**Task brief**
Please quote the material exactly, every line of it.

-- Start --

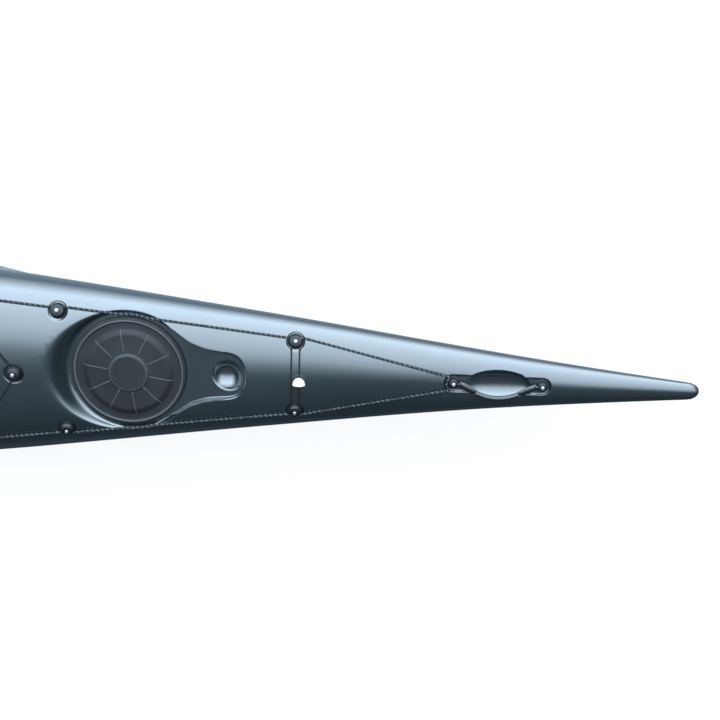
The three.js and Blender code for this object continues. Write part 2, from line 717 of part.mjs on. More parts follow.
// Seat: a bucket on the hull floor, hung from the deck by two plates
const seatAhead = 220.5;
const seatX = cockpitBack + seatAhead;
const seatLength = 305;
const seatWidth = 364;
const seatSideRise = 118;
const seatBackRise = 30;
const seatFrontRise = 20;
const seatBackShare = 0.22;
const seatFrontShare = 0.75;
const seatFlatShare = 0.42;
const seatWall = 5;
const seatFloor = hullWall + fitGap + seatWall;
const cushionThickness = 14;
const cushionCrown = 9;
const seatRows = 7;
const seatColumns = 10;
const cushionTrim = [1, 2];
const cushionLengthShare = 0.73;
const cushionWidthShare = 0.62;
const hangerThickness = 6;
const hangerLength = 210;
const hangerAft = 215;

// Rise beyond a place, from nothing there to the whole at 1
const riseBeyond = (place, from) => Math.max(0, (place - from) / (1 - from)) ** 2;
const bucketHeight = (u, v) => {
  const back = seatBackRise * riseBeyond(1 - u, 1 - seatBackShare);
  const front = seatFrontRise * riseBeyond(u, seatFrontShare);
  return seatFloor + seatSideRise * riseBeyond(Math.abs(v), seatFlatShare) + back + front;
};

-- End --

**Task output**
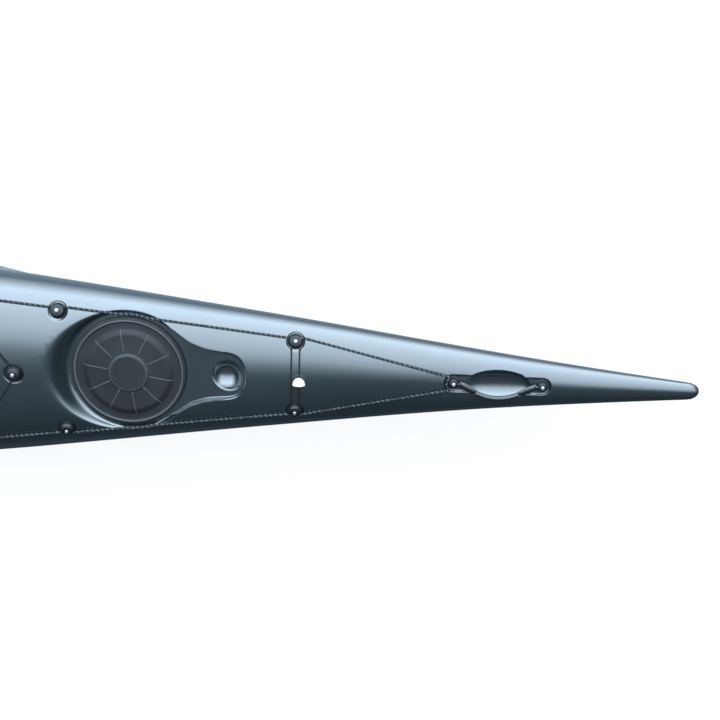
The three.js and Blender code for this object continues. Write part 2, from line 717 of part.mjs on. More parts follow.
// Seat: a bucket on the hull floor, hung from the deck by two plates
const seatAhead = 220.5;
const seatX = cockpitBack + seatAhead;
const seatLength = 305;
const seatWidth = 364;
const seatSideRise = 118;
const seatBackRise = 30;
const seatFrontRise = 20;
const seatBackShare = 0.22;
const seatFrontShare = 0.75;
const seatFlatShare = 0.42;
const seatWall = 5;
const seatFloor = hullWall + fitGap + seatWall;
const cushionThickness = 14;
const cushionCrown = 9;
const seatRows = 7;
const seatColumns = 10;
const cushionTrim = [1, 2];
const cushionLengthShare = 0.73;
const cushionWidthShare = 0.62;
const hangerThickness = 6;
const hangerLength = 210;
const hangerAft = 215;

// Rise beyond a place, from nothing there to the whole at 1
const riseBeyond = (place, from) => Math.max(0, (place - from) / (1 - from)) ** 2;
const bucketHeight = (u, v) => {
  const back = seatBackRise * riseBeyond(1 - u, 1 - seatBackShare);
  const front = seatFrontRise * riseBeyond(u, seatFrontShare);
  return seatFloor + seatSideRise * riseBeyond(Math.abs(v), seatFlatShare) + back + front;
};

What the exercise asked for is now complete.